Definition
A standard airline capacity measurement equal to one seat flown one mile, whether or not that seat is occupied. Total ASMs for a flight are calculated by multiplying the number of seats available for sale by the distance flown in miles. ASMs across a fleet or network are summed to express total system capacity over a given period.
Plain English
It is a way airlines measure how much flying capacity they offered. One seat carried one mile equals one ASM. If a 150-seat airplane flies 500 miles, it produced 75,000 ASMs, regardless of how many seats actually had passengers in them.
Context Anchor
Seen in airline operations, route planning, airline performance reports, and aviation business discussions rather than normal cockpit procedures.
Derivation
The name describes itself in plain terms: the seats that were available for sale, multiplied by the miles flown. It is a supply measure, not a sales measure — the seat counts whether or not anyone bought it.
Why Pilots Care
ASMs drive route planning, fleet decisions, and ultimately what airplanes get flown where.
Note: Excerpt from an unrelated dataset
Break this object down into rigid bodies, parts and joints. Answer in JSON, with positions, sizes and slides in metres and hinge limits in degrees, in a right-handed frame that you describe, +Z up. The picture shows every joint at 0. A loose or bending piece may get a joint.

Pairing ASMs with revenue (RASM) or cost (CASM) per mile is how airlines judge whether a route is worth operating, which affects pilot schedules and bases.
Intuition Check
Do not read “available” as “occupied.” An available seat mile counts a seat the airline offered for the flight, even if no passenger sat in it.
Example Sentence 1
The airline reported a 6 percent year-over-year increase in available seat miles after adding two new long-haul routes.
Example Sentence 2
Load factor compares revenue passenger miles to available seat miles to show how full the flights were.